Monday, December 5, 2011

Some things will just have to come in time.

Happy two months to me, wooo! Well, I guess technically today is two months since leaving Iowa and tomorrow is two months in Spain, but still. The past week hasn't been very eventful. I finally went to McDonald's here on Friday. I got the usual - a chicken nuggets Happy Meal. It tasted almost the same as in the US! On Saturday I went shopping with Molly at La Cañada, a HUGE mall in Marbella. I found two cardigans and two scarves (along with some sweats for P.E.), so I'd say it was a successful day. This week, I don't have school tomorrow or Thursday because of holidays, which I find kind of strange. Why not just take the whole week off instead of going every other day? Ah, oh well. I'm happy to have the two days off.

Anyways, remember when I wrote about the openness of Spain? If not, well the people here are pretty close to each other emotionally and physically. This is still true, but I feel like there's more to it. You see, I've been here for two months now, and I can't help but notice that my classmates are still kind of distant to me. I understand that I'm the new girl and that friendships only come in time, but it's difficult nevertheless.
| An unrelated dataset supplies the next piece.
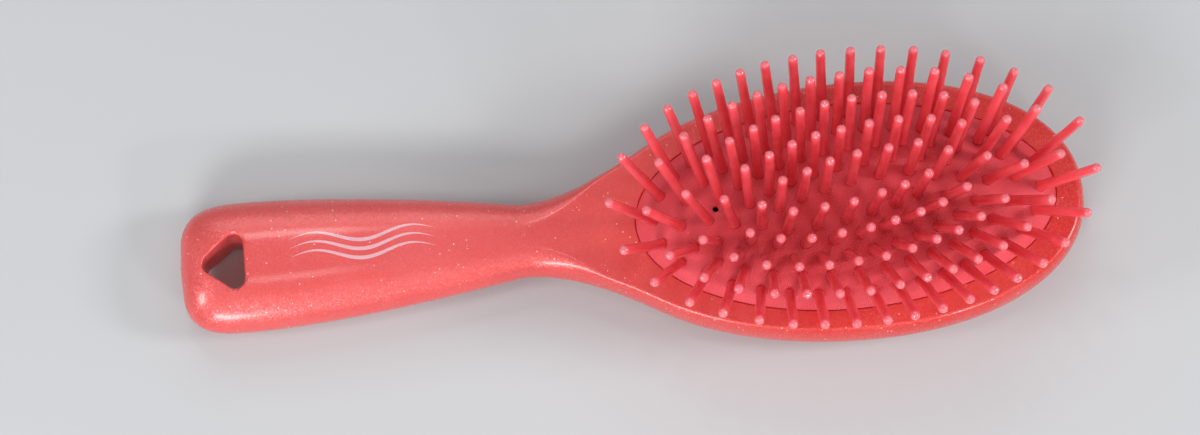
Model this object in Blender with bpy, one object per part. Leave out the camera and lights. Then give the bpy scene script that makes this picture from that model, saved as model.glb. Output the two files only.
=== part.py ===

I'm hoping that this is just one of those things that will work out in time. I've heard it said time after time by previous exchangers that the second half of exchange is usually better than the first, not only because you have a much better grasp on the language, but because you also have closer friends. I want to make close friends here. I have too much of an opportunity to make lifetime friends here to not try. I'll continue to be friendly to my classmates, I'll try to get to know them better; hopefully they will do the same in return. :)

The past month has been pretty hard for me with stress and homesickness and just general frustration. I think a big part of that has been the "distant" feeling I just explained. It's so easy to say to myself Ugh, I have this problem here in Spain, but if I were in the U.S. I'd be just fine. I never have these problems at home. And those thoughts of frustration lead to homesickness. That is why it is so important for me to stay positive mentally, and stay busy/distracted. When I'm busy, I'm immersed in Spain, and that's exactly how it should be.

On a good side note, Paola and I just put up the Christmas tree!


Getting Ron into the Christmas Spirit.


It sure doesn't feel like Christmas is in three weeks. No snow, no mittens (except for the ones that Molly bought! haha that's another story), and a strange lack of Christmas music. I have been listening to some Christmas music online lately, but often it makes me miss home and I end up listening to something else. Some have said that Christmas is the lowest point in an exchanger's year, but I'm determined to make it one of the best times! I have the opportunity to have Christmas in another country with different traditions and different people, and I'm going to make the most of it!  I know that I will probably be very homesick at times, but I will be gaining new experiences and celebrating Christ's birth in a whole new way. If that's not cool, than what is? :D

Well, that's about all I've got for now! I'm going to try to write a post about school here soon, so be sure to check back every now and then. Love you guys!

Muchos besos,
Josie

1 comment:

  1. Hang in there Sweetie, I'm sure you'll make more friends soon. Too bad you didn't find a club to join, that would be a good way to get to know people that have common interests as you. Have you been going to that church you liked?

    I can't hear about the differences in Christmas traditions. How exciting!

    I love you Sweetie. Don't allow things to bother you or to stress you out. Have fun and keep smiling. I'll be praying for God to send some more friends your way.